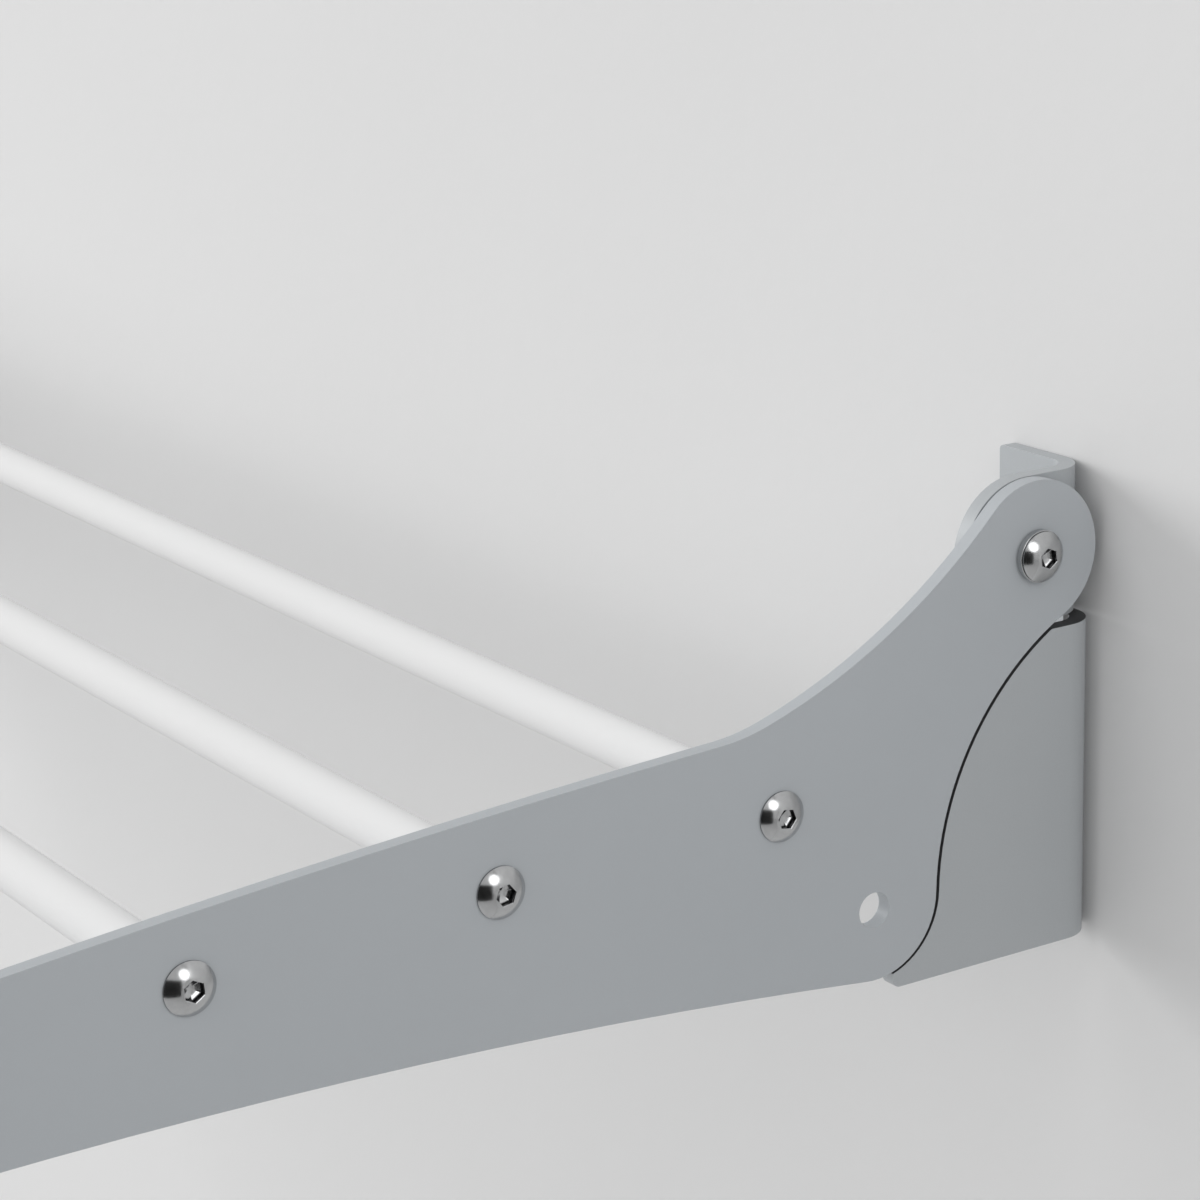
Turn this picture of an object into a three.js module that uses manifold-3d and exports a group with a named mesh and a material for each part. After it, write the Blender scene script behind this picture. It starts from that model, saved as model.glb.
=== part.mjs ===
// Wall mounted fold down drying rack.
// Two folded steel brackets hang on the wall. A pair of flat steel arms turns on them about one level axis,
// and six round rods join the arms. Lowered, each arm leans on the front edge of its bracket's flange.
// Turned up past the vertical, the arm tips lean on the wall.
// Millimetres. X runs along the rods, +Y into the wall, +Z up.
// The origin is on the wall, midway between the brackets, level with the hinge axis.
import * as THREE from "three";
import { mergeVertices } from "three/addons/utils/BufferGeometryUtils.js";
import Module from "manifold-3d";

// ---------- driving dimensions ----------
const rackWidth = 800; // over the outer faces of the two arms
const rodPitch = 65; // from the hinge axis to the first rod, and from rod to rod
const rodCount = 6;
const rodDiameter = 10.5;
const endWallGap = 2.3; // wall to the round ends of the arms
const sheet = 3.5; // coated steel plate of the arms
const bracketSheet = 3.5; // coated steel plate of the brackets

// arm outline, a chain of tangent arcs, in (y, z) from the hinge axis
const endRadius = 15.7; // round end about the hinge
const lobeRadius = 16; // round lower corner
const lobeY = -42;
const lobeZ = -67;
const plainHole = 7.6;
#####
__Task instructions__:
Your task is to quote all of the data word for word.

__Reply__:
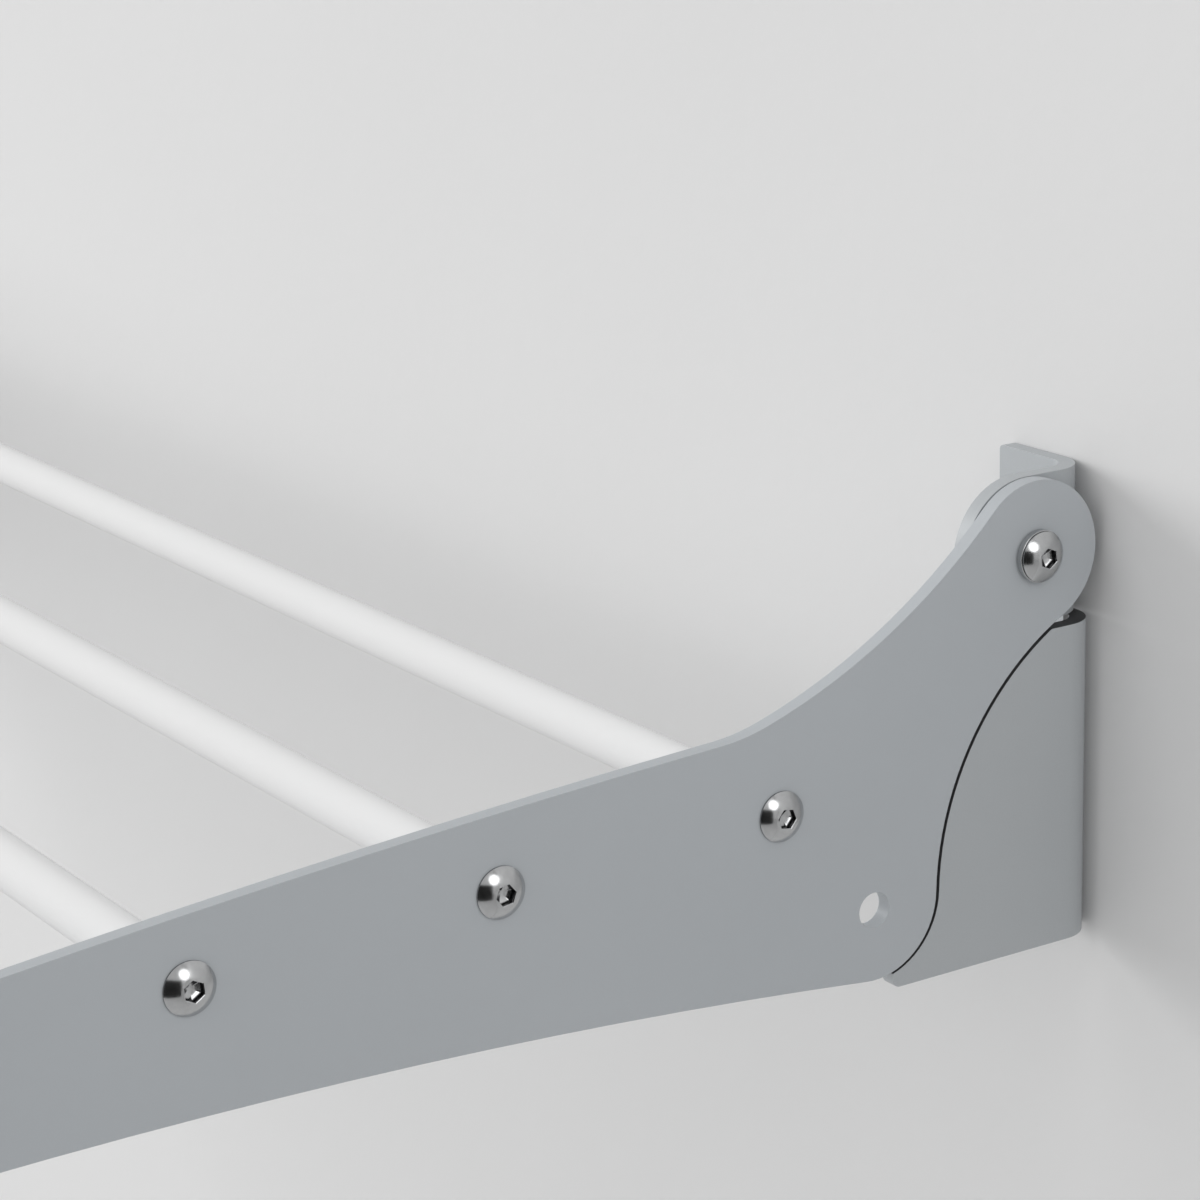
Turn this picture of an object into a three.js module that uses manifold-3d and exports a group with a named mesh and a material for each part. After it, write the Blender scene script behind this picture. It starts from that model, saved as model.glb.
=== part.mjs ===
// Wall mounted fold down drying rack.
// Two folded steel brackets hang on the wall. A pair of flat steel arms turns on them about one level axis,
// and six round rods join the arms. Lowered, each arm leans on the front edge of its bracket's flange.
// Turned up past the vertical, the arm tips lean on the wall.
// Millimetres. X runs along the rods, +Y into the wall, +Z up.
// The origin is on the wall, midway between the brackets, level with the hinge axis.
import * as THREE from "three";
import { mergeVertices } from "three/addons/utils/BufferGeometryUtils.js";
import Module from "manifold-3d";

// ---------- driving dimensions ----------
const rackWidth = 800; // over the outer faces of the two arms
const rodPitch = 65; // from the hinge axis to the first rod, and from rod to rod
const rodCount = 6;
const rodDiameter = 10.5;
const endWallGap = 2.3; // wall to the round ends of the arms
const sheet = 3.5; // coated steel plate of the arms
const bracketSheet = 3.5; // coated steel plate of the brackets

// arm outline, a chain of tangent arcs, in (y, z) from the hinge axis
const endRadius = 15.7; // round end about the hinge
const lobeRadius = 16; // round lower corner
const lobeY = -42;
const lobeZ = -67;
const plainHole = 7.6;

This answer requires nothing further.